> **What is needed**
Reproduce the records below exactly as they appear.

(Object data in JSON)

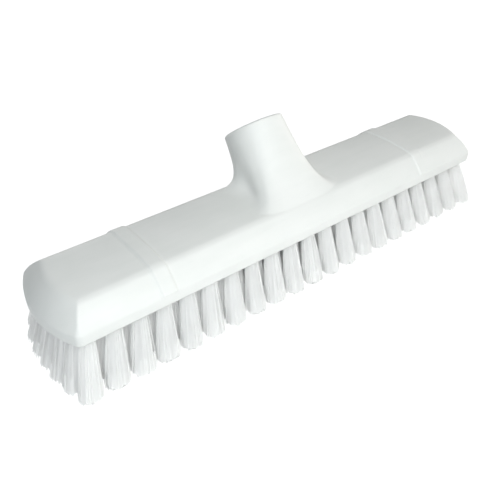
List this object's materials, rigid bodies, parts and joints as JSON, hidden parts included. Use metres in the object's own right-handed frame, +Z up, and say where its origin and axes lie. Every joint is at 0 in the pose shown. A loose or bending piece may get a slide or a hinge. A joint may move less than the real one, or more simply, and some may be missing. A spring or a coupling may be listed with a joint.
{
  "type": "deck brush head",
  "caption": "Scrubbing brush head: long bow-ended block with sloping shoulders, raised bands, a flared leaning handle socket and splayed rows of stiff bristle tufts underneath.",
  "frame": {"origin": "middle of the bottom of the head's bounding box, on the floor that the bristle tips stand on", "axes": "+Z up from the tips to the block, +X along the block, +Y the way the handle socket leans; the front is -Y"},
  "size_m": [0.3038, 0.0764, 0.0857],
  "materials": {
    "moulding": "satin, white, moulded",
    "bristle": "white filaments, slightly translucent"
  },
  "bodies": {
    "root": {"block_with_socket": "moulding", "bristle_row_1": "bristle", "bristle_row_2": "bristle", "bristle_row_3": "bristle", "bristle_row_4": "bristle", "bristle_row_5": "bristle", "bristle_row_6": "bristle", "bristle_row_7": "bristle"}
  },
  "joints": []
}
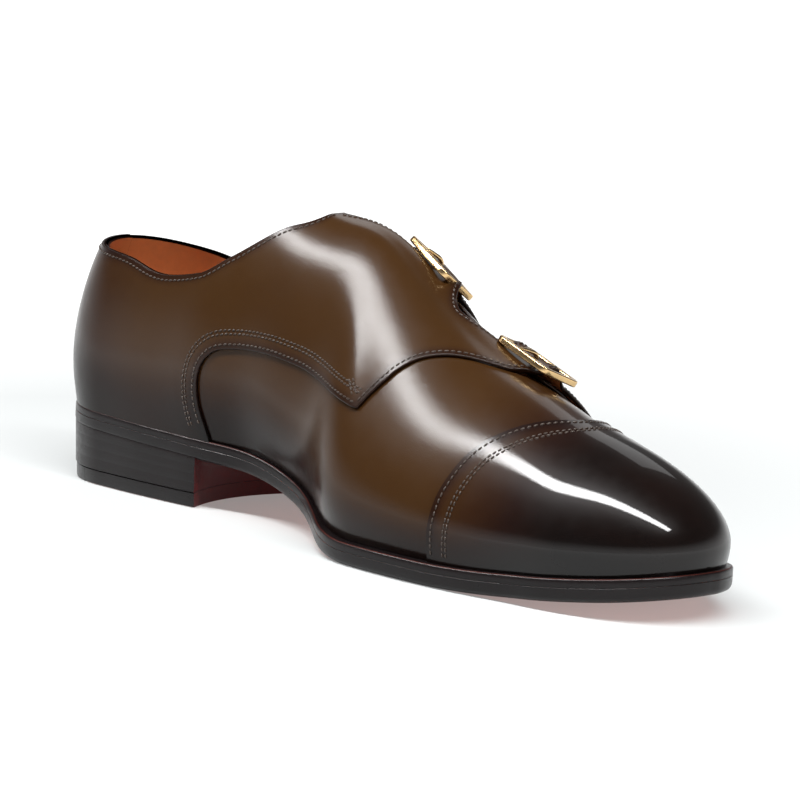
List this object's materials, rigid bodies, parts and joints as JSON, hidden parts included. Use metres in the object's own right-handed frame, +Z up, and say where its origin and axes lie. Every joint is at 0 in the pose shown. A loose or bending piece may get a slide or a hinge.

> **Full response**
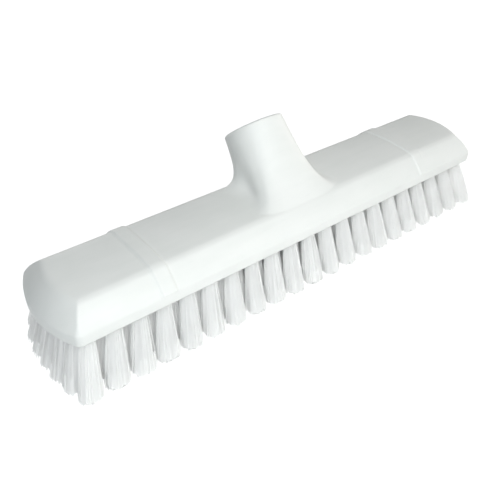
List this object's materials, rigid bodies, parts and joints as JSON, hidden parts included. Use metres in the object's own right-handed frame, +Z up, and say where its origin and axes lie. Every joint is at 0 in the pose shown. A loose or bending piece may get a slide or a hinge. A joint may move less than the real one, or more simply, and some may be missing. A spring or a coupling may be listed with a joint.
{
  "type": "deck brush head",
  "caption": "Scrubbing brush head: long bow-ended block with sloping shoulders, raised bands, a flared leaning handle socket and splayed rows of stiff bristle tufts underneath.",
  "frame": {"origin": "middle of the bottom of the head's bounding box, on the floor that the bristle tips stand on", "axes": "+Z up from the tips to the block, +X along the block, +Y the way the handle socket leans; the front is -Y"},
  "size_m": [0.3038, 0.0764, 0.0857],
  "materials": {
    "moulding": "satin, white, moulded",
    "bristle": "white filaments, slightly translucent"
  },
  "bodies": {
    "root": {"block_with_socket": "moulding", "bristle_row_1": "bristle", "bristle_row_2": "bristle", "bristle_row_3": "bristle", "bristle_row_4": "bristle", "bristle_row_5": "bristle", "bristle_row_6": "bristle", "bristle_row_7": "bristle"}
  },
  "joints": []
}
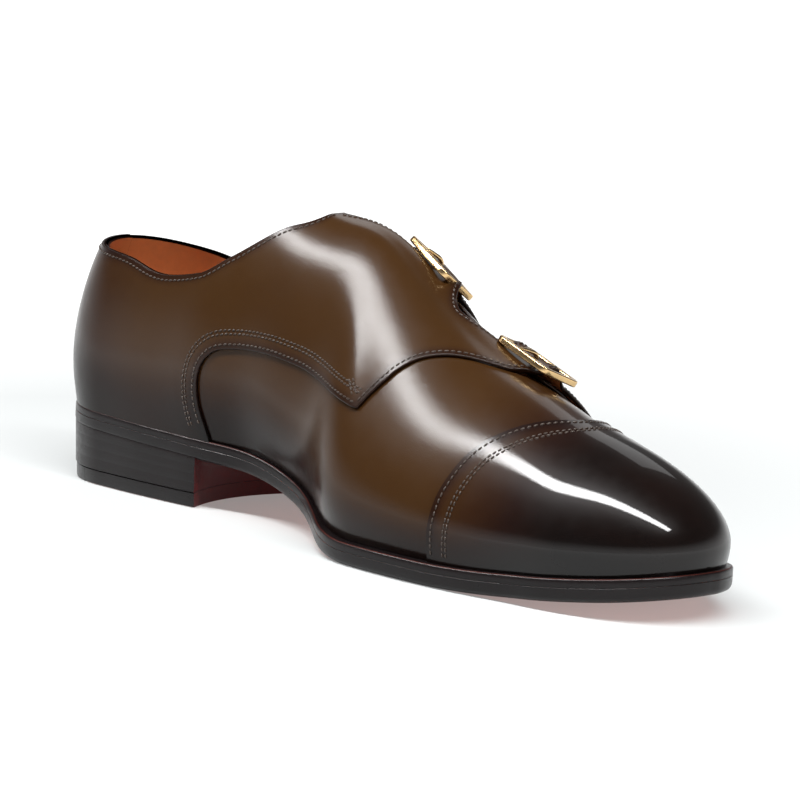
List this object's materials, rigid bodies, parts and joints as JSON, hidden parts included. Use metres in the object's own right-handed frame, +Z up, and say where its origin and axes lie. Every joint is at 0 in the pose shown. A loose or bending piece may get a slide or a hinge.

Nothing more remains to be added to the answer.